## [Your goal]
Give back an exact copy of the lines from the start of the material through the line bearing "CORNER_LIFT = 4.5 * MM". Include both ends and nothing else.

## [Supplied data]
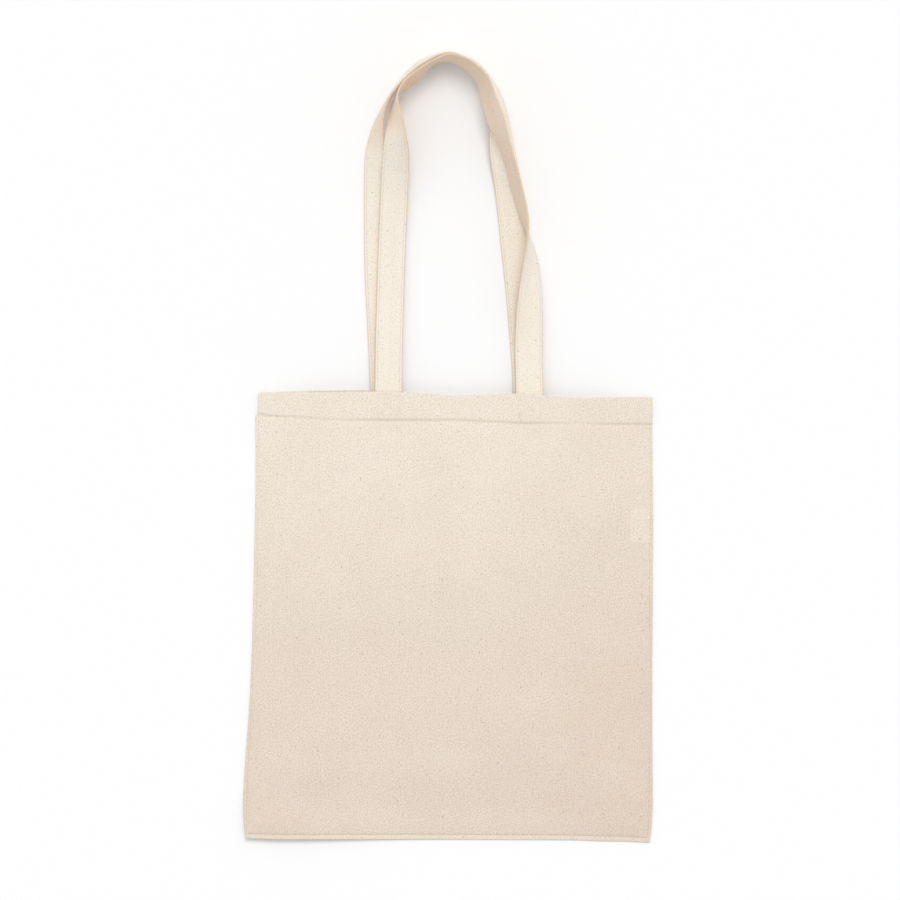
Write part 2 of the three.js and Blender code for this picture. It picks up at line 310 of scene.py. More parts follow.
def edge_round(distance, thickness):
    """Half the thickness of a folded edge, this far in from it."""
    half = thickness / 2
    t = np.clip(distance / half, 0, 1)
    return half * np.sqrt(1 - (1 - t) ** 2)


def layers_at(d_side, d_bottom, y):
    """How many layers of cloth a panel has here, with soft steps between them."""
    seam = 1 - ramp(np.minimum(d_side, d_bottom), SEAM - 0.2 * MM, SEAM + 0.3 * MM)
    hem = ramp(y, HEM_BOTTOM - 0.3 * MM, HEM_BOTTOM + 0.1 * MM)
    return 1 + (HEM_LAYERS - 1) * hem * (1 - seam) + (SEAM_LAYERS - 1) * seam


def strap_end_pads(x, y):
    """1 over the four sewn strap ends, which show through the hem."""
    pads = np.zeros_like(x)
    for name in ("front_handle_left_end", "front_handle_right_end"):
        low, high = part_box(name)
        inside = np.minimum(np.minimum(x - low.x, high.x - x), y - low.y)
        pads = np.maximum(pads, ramp(inside, -1.2 * MM, 0.8 * MM))
    return pads


CORNER_LIFT = 4.5 * MM


def corner_lift(x, y):
    """The bottom left corner doesn't quite touch the floor."""
    return CORNER_LIFT * bump(x, -160 * MM, 85 * MM) * (1 - ramp(y, BOTTOM, BOTTOM + 50 * MM))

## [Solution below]
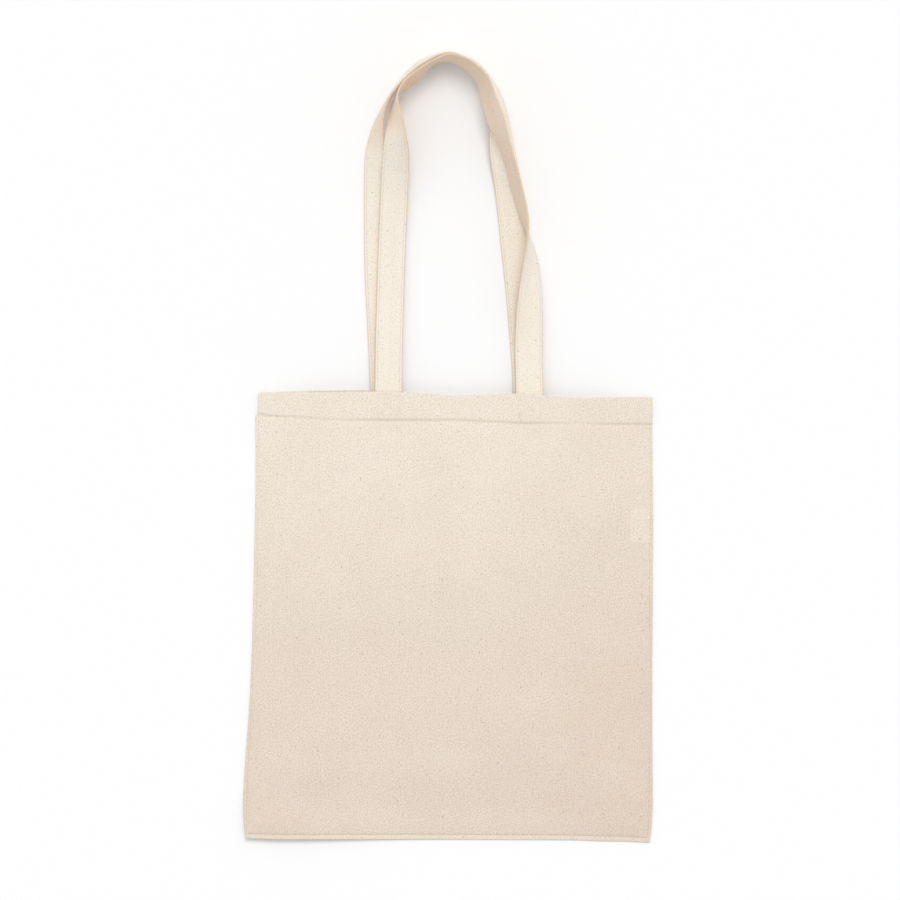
Write part 2 of the three.js and Blender code for this picture. It picks up at line 310 of scene.py. More parts follow.
def edge_round(distance, thickness):
    """Half the thickness of a folded edge, this far in from it."""
    half = thickness / 2
    t = np.clip(distance / half, 0, 1)
    return half * np.sqrt(1 - (1 - t) ** 2)


def layers_at(d_side, d_bottom, y):
    """How many layers of cloth a panel has here, with soft steps between them."""
    seam = 1 - ramp(np.minimum(d_side, d_bottom), SEAM - 0.2 * MM, SEAM + 0.3 * MM)
    hem = ramp(y, HEM_BOTTOM - 0.3 * MM, HEM_BOTTOM + 0.1 * MM)
    return 1 + (HEM_LAYERS - 1) * hem * (1 - seam) + (SEAM_LAYERS - 1) * seam


def strap_end_pads(x, y):
    """1 over the four sewn strap ends, which show through the hem."""
    pads = np.zeros_like(x)
    for name in ("front_handle_left_end", "front_handle_right_end"):
        low, high = part_box(name)
        inside = np.minimum(np.minimum(x - low.x, high.x - x), y - low.y)
        pads = np.maximum(pads, ramp(inside, -1.2 * MM, 0.8 * MM))
    return pads


CORNER_LIFT = 4.5 * MM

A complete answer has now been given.